Even though our immediate plans don't include leaving Florida waters anytime soon, we still need to know what our air draft is. There's lots of bridges around here.
We don't drive around saying, "Hey, there's a bridge over there, let's see if we can fit under that!" But for instance, if we want to go over to the Bayside, we need to get under the Seven Mile Bridge, and we can go under at the closest point to us, which is "low", or we can travel nearly three or four miles to the high point passage and not worry about it. We have always gone out to the high point.
Why go out an hour out of our way when the "low point" is somewhere around 21 feet and are "air draft" is a few feet lower? The answer to that is because there are no markings on the piers at the low points showing the distance between the water and the bridge structure, and we have tides, waves, and strong currents to consider. Plus, we don't ever have to get over to the Bayside in a hurry.
If we ever have a need to get under a bridge, we would lower our VHF antennas and our wind generators and stern light, maybe even the radar dome. This would get us under any bridge on "The Loop", but not under some of the bridges along A1A. For some of them, the dinghy air draft may be too much.
One question that was brought up on the AGLCA members forum did prompt a response from me. One guy asked if the extra buoyancy of salt water was significant enough to make a difference in the air draft of his boat. I think it's a good question, I even anticipated having some extra freeboard once we got to salt water, in order to compensate for all the extra crap we had onboard, but it was not to be.
In fact, before we left St. Louis, we raised our waterline on the boat by an inch. We were floating that much lower in the water after bringing all our "stuff" onto the boat. Chugging along the inland rivers, our waterline for the most part only changed when we ran light on fuel or water. The depth of the water due to floods, etc. is more of a concern.
With a full load of fuel and water, Swing Set has water lapping right at the edge of the swim platform. When we got to the ocean, this did not change.
I'm not saying that salt water does not make a boat more buoyant, it does, but it's not enough to make a difference when one is considering whether or not they can take their boat under a low bridge. I wouldn't even let it be part of the equation.
Swing Set is 17 feet, 6 inches from the waterline to the tip of the wind generator blades. That measurement was made with a full load of fuel and water. She sits about 4 inches higher in the water with a light load. Does this mean I'd run under a bridge as low as 18 feet without worrying about it? No, it doesn't. I pay attention at anything under 21 feet, and then I still pay attention.
Do you see where any of my approach to a fixed bridge takes in the consideration of a few inches here or there in relation to fuel and water load, or added salt water buoyancy, or whether I measured the air draft with the boat tipped to one side or the other? Maybe if the boat is squatted down at speed we would have more room to get under a bridge. If nothing else, if you hit something going fast, anything that falls off has a better chance of landing in the water and not back onto the boat.
The message I have here is: Go slow, give yourself lots of wiggle room, and don't take chances.
Anyone who knows me also knows I don't take the helm with a slide rule in my pocket and a heat sensor gun on my hip.
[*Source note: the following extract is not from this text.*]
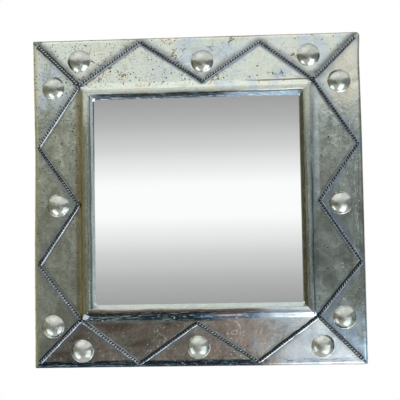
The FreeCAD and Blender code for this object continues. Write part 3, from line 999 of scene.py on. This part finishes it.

Hardly. Leave that for the engineer types. But you can measure and calculate only so much down to the nth degree and there is still an unknown out there sometimes. (At this point, I don't even know if I'm making sense.)
Speaking of air draft, it would appear that we added some to the dinghy with our new bimini top, but not really. The new top is about even with the stern light. Even so, the top easily folds down, and the top part of the stern light comes off. We can get under some pretty low bridges around here which definitely saves us some time getting around in the dinghy.
We ordered the top from iBoats.com and it was shipped free. I upgraded the material, but still the bows are aluminum. I don't mind the aluminum bows because weight is an issue when we hang the dinghy on our davits.
The top, and the material to make a new dinghy seat came to just under $300. The little green umbrella that we had been using to give Holly shade on our trips to the beach would blow around in the wind and make her skittish, and our supply of $4 umbrellas was running low. They do tend to rust.
How many $4 umbrellas can we buy for $300, you may ask? The answer is seventy-five, but then we'd have to get permission from Holly to share her umbrella when we want to get out of the sun too, skittish or not.
We thought that the marina would be clearing out after the holiday weekend, but it seems like for every boat that leaves to head north, a new one takes its place. The air temperatures are heating up and we are running the A/C full time now, taking advantage of the fact that our electric is included in our rent.
As we watch some boats depart, I do get a twinge of regret that we are staying put, but as long as it's just a "twinge", it's outweighed by our sense of luxury and contentment here. We have friends coming down for the Superboat races here over the 4th of July and we're looking forward to that. Now that traffic has settled down on A1A, we'll make more trips to Key West on the scooter and maybe take Swing Set to A & B marina for a few weekends this summer. We'll make do.